Mezzotint - (mezzo = half and tinta = tone), a reverse engraving process used on a copper or steel plate to produce illustrations in relief with effects of light and shadow. The surface of a master plate is roughened with a tool called a rocker so that if inked, it will print solid black. The areas to be white or gray in the print are rubbed down so as not to take ink. It was widely used in the 18th and 19th centuries to reproduce portraits and other paintings, but became obsolete with the introduction of photoengraving.

Monotype - One-of-a-kind print made by painting on a sheet of metal or glass and transferring the still-wet-painting to a sheet of paper by hand or with an etching press. If enough paint remains on the master plate, additional prints can be made, however, the reprint will have substantial variations from the original image. Monotype printing is not a multiple-replica process since each print is unique.

Offset Lithography - A special photomechanical technique in which the image to be printed is transferred to the negative plates and printed onto papers. Offset lithography is very well adapted to color printing.

Serigraphy (silk-screen) - A printing technique that makes use of a squeegee to force ink directly onto a piece of paper or canvas through a stencil creating an image on a screen of silk or other fine fabric with an impermeable substance. Serigraphy differs from most other printing in that its color areas are paint films rather than printing - ink stains.
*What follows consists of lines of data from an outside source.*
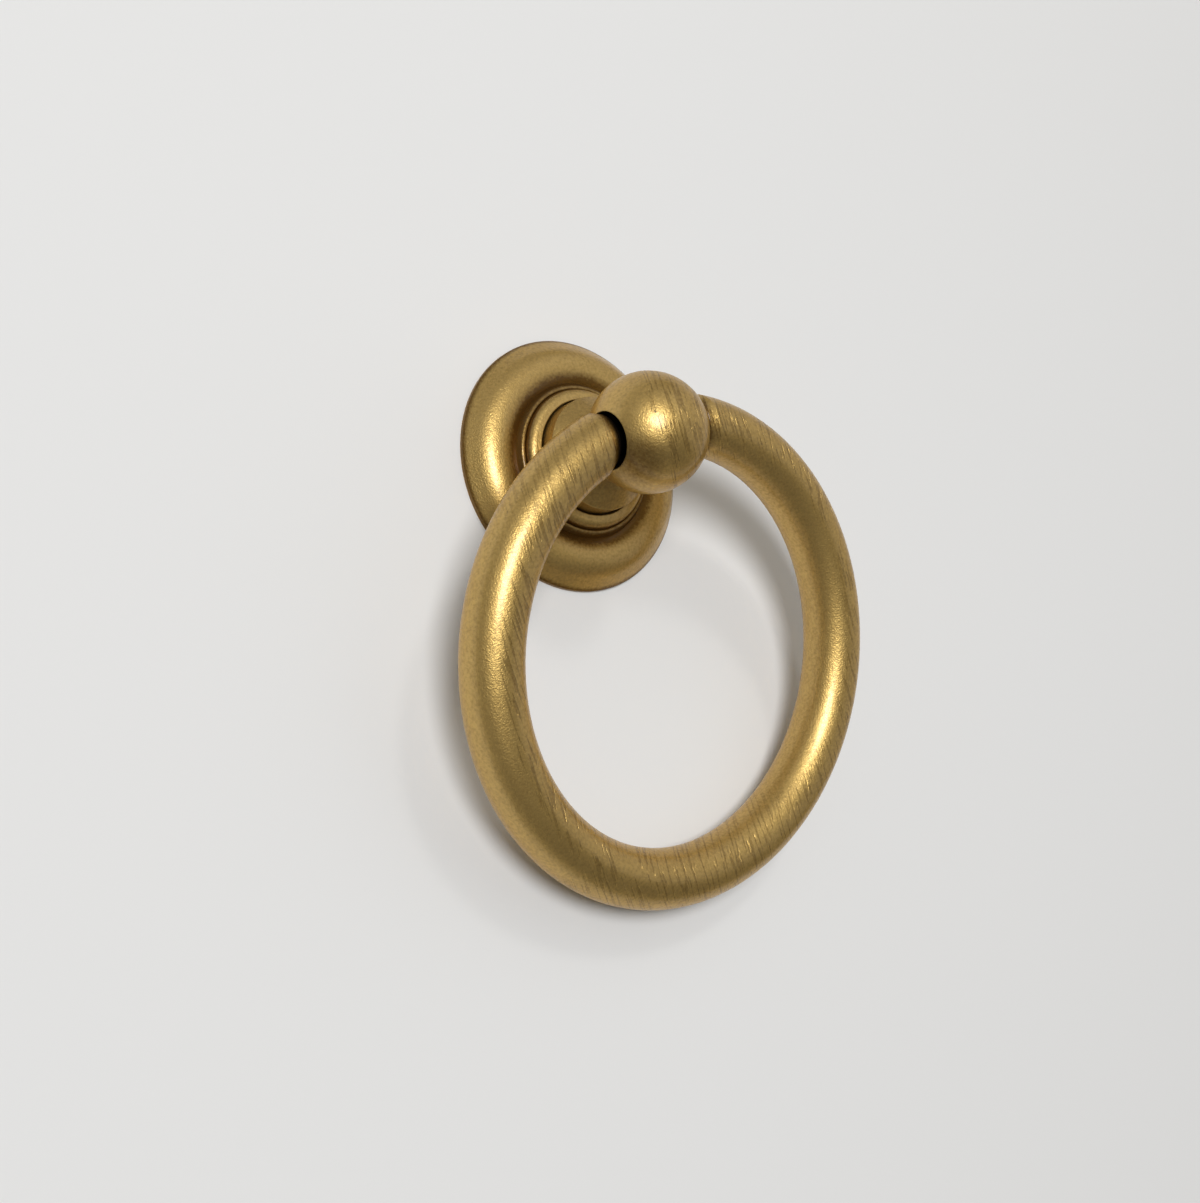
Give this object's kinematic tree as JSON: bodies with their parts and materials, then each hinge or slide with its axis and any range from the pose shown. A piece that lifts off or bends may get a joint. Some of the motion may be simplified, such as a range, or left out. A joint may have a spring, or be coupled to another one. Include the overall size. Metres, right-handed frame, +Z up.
{
  "type": "ring pull handle",
  "caption": "Hanging ring pull: a round moulded rosette, a ball post and a round-bar ring that swings on pins in the ball.",
  "frame": {"origin": "centre of the rosette's back face, at the mouth of the fixing hole, on the mounting plane", "axes": "+Z up and +Y into the drawer front, as fixed; the front faces -Y and +X is to the right seen from the front"},
  "size_m": [0.0686, 0.0256, 0.0799],
  "materials": {
    "satin_brass": "satin, fine brushed and blasted"
  },
  "bodies": {
    "fixed": {"rosette": "satin_brass", "knob_post": "satin_brass"},
    "swing": {"ring": "satin_brass"}
  },
  "joints": [
    {"name": "ring_swing", "type": "hinge", "parent": "fixed", "child": "swing", "pos_m": [0, -0.0176, 0], "axis": [-1, 0, 0], "range_deg": [0, 154.3]}
  ]
}
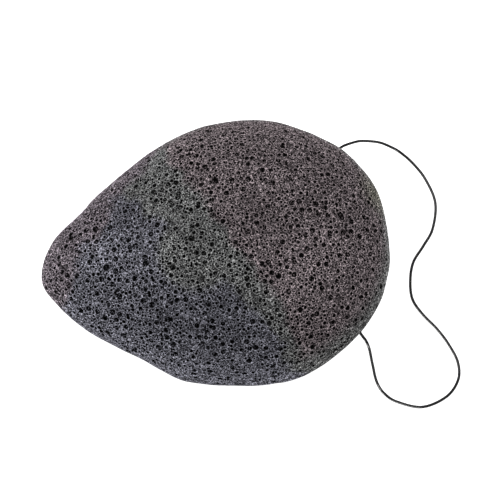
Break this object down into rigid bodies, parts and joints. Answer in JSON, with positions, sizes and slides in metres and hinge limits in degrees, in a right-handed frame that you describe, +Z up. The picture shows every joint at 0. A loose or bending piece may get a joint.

Stone Lithography - The process starts with drawing the image on the stone by using a greasy black lithographic pencil. These usually take three to twelve days, depending on the size and complexity of the image. The main problem is that mistakes cannot be erased. Small corrections can be made with a sharp knife, but major corrections are needed, it is necessary to start again on a new stone.

Serigraph - Silk-screening, which is also referred to as serigraphy or screen printing, is a centuries-old process that originated in China, It is, in essence, a refined version of a hand stenciled process. The image is divided, as it were, by a color, with a screen corresponding to each shade of ink that will appear on the final surface-paper, canvas, fabric, etc. The ink is applied to a screen, transferring to the paper only through the porous segments. A separate screen must be created for each color. On average, it takes between 80 to 100 screens to create a serigraph. The elements are hand-drawn onto mylar and photographically exposed onto each screen. Inks are matched to the hues of the original and custom mixed. Each edition takes approximately eight weeks to complete: four to five people handle the several stages of the process, and 80 to 90 percent of the production time is devoted to making color separations and the screens.

Enhanced - The artist goes over the edition repainting or touching up special areas.

Canvas Transfer - The print (or lithograph) is sprayed or hand-coated with a chemical compound. When it dries, the print is covered with another chemical solution that separates the paper from the ink. How well the paper separates and how carefully all remaining paper is removed can affect the finish product. Once the paper is gone, what’s left resembles a thin slice of Jell-O.

Edition - The authorized number of impressions produced. The edition includes all numbered pieces artist’s proofs (a.p.) hors de commerce examples (H.C., i.e. outside of usual commerce) and printers proofs (P.P.).

Remarque - An original hand drawing by the artist painted or drawn onto the limited edition.